Le phénomène a été observé aux États-Unis et au Canada. Aujourd’hui, c’est en France que trois foyers d’infections du covid-19 sont identifiés dans des abattoirs : 20 cas en Vendée, 69 dans les Côtes-d’Armor et 34 dans le Loiret.
C’est l’Agence régionale de la santé du Pays-de-la-Loire qui a donné l’alerte, en annonçant le 10 mai dernier que dans une usine d’abattage de volaille, 20 salariés avaient été testés positifs. En Allemagne, 109 cas ont été recensés dans un abattoir du Länder du Schleswig-Holstein. Aux États-Unis, c’est 10 000 cas qui ont été signalés sur une centaine de sites.
L’abattage d’animaux ne s’est pas interrompu ni ralenti durant les confinements. Dans les abattoirs, les employés partagent des espaces restreints, notamment les vestiaires. Les préconisations en termes de port du masque, de vitres de séparations ou de distances barrières, sont arrivées trop tard.
En Allemagne, ce sont les catégories sociales des employés qui sont dénoncées comme étant les principales causes de la propagation du virus.

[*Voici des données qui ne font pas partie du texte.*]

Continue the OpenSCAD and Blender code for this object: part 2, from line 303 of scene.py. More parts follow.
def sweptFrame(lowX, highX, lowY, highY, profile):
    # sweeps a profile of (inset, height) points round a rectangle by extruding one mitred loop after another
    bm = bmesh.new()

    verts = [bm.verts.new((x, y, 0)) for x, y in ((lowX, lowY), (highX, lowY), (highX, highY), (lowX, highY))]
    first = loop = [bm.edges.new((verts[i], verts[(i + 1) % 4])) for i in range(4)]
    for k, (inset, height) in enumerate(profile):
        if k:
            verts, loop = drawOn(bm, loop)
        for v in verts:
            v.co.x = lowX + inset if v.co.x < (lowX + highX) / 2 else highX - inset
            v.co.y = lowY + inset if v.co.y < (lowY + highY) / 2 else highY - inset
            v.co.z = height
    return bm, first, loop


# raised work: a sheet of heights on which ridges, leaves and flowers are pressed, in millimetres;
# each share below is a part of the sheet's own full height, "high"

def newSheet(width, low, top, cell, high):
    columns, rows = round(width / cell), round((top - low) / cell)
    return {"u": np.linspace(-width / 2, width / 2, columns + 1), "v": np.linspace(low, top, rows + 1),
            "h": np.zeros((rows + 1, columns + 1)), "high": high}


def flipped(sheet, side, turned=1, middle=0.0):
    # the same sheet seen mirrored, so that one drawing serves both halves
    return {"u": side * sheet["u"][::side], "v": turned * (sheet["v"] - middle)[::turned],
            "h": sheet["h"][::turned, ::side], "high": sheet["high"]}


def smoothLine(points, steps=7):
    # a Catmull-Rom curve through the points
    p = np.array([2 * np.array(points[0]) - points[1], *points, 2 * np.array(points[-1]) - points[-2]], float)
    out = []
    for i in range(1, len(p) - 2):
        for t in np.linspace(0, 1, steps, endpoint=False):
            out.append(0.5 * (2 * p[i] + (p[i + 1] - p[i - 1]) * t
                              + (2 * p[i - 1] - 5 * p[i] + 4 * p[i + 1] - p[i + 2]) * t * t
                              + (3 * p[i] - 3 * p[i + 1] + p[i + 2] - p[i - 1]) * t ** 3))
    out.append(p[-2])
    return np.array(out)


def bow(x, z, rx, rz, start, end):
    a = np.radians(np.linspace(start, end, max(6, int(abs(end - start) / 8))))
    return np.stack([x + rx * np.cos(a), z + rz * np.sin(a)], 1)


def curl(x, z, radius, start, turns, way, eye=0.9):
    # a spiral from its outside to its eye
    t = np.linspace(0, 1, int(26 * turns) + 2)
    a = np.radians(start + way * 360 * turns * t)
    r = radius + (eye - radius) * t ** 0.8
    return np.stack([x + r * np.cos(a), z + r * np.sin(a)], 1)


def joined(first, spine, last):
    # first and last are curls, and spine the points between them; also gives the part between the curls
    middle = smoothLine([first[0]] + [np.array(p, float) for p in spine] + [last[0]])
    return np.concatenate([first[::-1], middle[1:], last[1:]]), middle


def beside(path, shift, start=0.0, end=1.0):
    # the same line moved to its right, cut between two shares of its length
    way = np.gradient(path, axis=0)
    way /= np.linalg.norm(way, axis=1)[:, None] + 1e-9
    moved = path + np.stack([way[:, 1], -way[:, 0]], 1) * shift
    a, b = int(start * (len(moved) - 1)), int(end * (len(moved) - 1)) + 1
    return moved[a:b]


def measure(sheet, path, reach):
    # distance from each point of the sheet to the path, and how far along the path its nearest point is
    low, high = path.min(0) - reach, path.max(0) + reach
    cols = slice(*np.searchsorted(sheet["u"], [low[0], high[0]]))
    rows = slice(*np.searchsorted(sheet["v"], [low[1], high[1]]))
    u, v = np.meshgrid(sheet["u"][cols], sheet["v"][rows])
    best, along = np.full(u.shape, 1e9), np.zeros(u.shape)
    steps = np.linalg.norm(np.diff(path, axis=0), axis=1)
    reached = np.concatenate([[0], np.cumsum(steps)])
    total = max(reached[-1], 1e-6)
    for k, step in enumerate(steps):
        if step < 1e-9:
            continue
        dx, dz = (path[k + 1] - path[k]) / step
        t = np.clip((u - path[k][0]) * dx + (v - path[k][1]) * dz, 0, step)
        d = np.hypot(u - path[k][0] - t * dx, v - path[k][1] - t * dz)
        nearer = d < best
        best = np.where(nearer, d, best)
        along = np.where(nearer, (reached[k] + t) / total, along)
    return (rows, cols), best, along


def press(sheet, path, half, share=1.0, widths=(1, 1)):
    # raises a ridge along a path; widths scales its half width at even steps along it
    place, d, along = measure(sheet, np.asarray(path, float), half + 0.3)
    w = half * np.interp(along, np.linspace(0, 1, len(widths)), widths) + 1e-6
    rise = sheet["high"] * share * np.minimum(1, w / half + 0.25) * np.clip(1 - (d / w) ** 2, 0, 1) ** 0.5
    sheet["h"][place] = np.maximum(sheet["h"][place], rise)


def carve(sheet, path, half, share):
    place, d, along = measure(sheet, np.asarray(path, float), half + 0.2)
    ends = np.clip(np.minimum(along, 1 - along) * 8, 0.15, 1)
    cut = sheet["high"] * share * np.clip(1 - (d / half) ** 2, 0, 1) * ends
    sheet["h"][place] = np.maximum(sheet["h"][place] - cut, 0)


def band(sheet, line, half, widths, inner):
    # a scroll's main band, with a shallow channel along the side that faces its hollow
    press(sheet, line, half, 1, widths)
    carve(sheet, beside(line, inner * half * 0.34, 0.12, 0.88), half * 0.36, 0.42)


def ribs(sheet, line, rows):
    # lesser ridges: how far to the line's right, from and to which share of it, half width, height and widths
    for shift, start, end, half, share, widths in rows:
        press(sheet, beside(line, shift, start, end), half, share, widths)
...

Les employés viennent principalement d’Europe de l’est, vivent dans des logements de masse et prennent des bus bondés pour se rendre au travail. Leur mauvaise protection sociale les inciterait à travailler même s’ils présentent des symptômes. Ce sont donc dans les transports, les vestiaires, les parkings que le virus se serait propagé.
Aucune preuve d’une contamination par la nature même du travail n’est prouvée, les animaux d’élevage ne présentant pas de signes du covid, et les infections par alimentation sont à ce jour hors de cause. On s’interroge toutefois sur la dispersion des particules via les aérosols qui servent à désinfecter les lieux, et sur les ventilations, qui font tourner l’air de l’intérieur au lieu de ramener celui de l’extérieur.
On comprend alors que derrière le phénomène des abattoirs, il n’y a pas seulement la souffrance animale, l’utilisation massive d’eau pour produire un steak, ou encore la santé : il y a aussi des enjeux sociaux.
Encourager la viande industrielle, c’est encourager des conditions de travail souvent indignes pour des ouvriers.

Derrière chaque mode de production agro-industriel – les serres de fruits et légumes en Espagne, le café, l’huile de palme, ce sont aussi les reproductions d’injustice sociale que nous encourageons.
Ce phénomène nous rappelle aussi que si le virus touche de la même manière riches et pauvres, l’ensemble plus complexe que nous appelons la crise sanitaire, elle, touche en priorité les plus vulnérables : ceux qui ne peuvent pas télétravailler et exercent des métiers de service à la personne, de soin, des travaux manuels, de transport ou dans les industries, travaillent dans des conditions plus difficiles, avec plus de promiscuité, qui prennent les transports en commun ou encore qui n’ont pas les moyens de s’acheter beaucoup de masques, que tous les employeurs ne fournissent pas.
Les familles qui ne peuvent pas se payer de gardes d’enfants vont prendre plus de risques. On sait que les catégories sociales les moins aisées consultent moins souvent les médecins. Ceux avec des contrats précaires craignent de ne pas se faire renouveler s’ils prennent des congés maladie.
Plus que jamais, la crise que nous vivons nous interroge sur nos modes de vie et de consommation, mais aussi sur nos conditions de travail. Tant que nous ne les remettrons pas en question, les futures crises, sanitaire ou climatique, vont toucher les plus vulnérables. De quoi nous rappeler que les enjeux écologiques sanitaires climatiques et sociaux sont tous liés.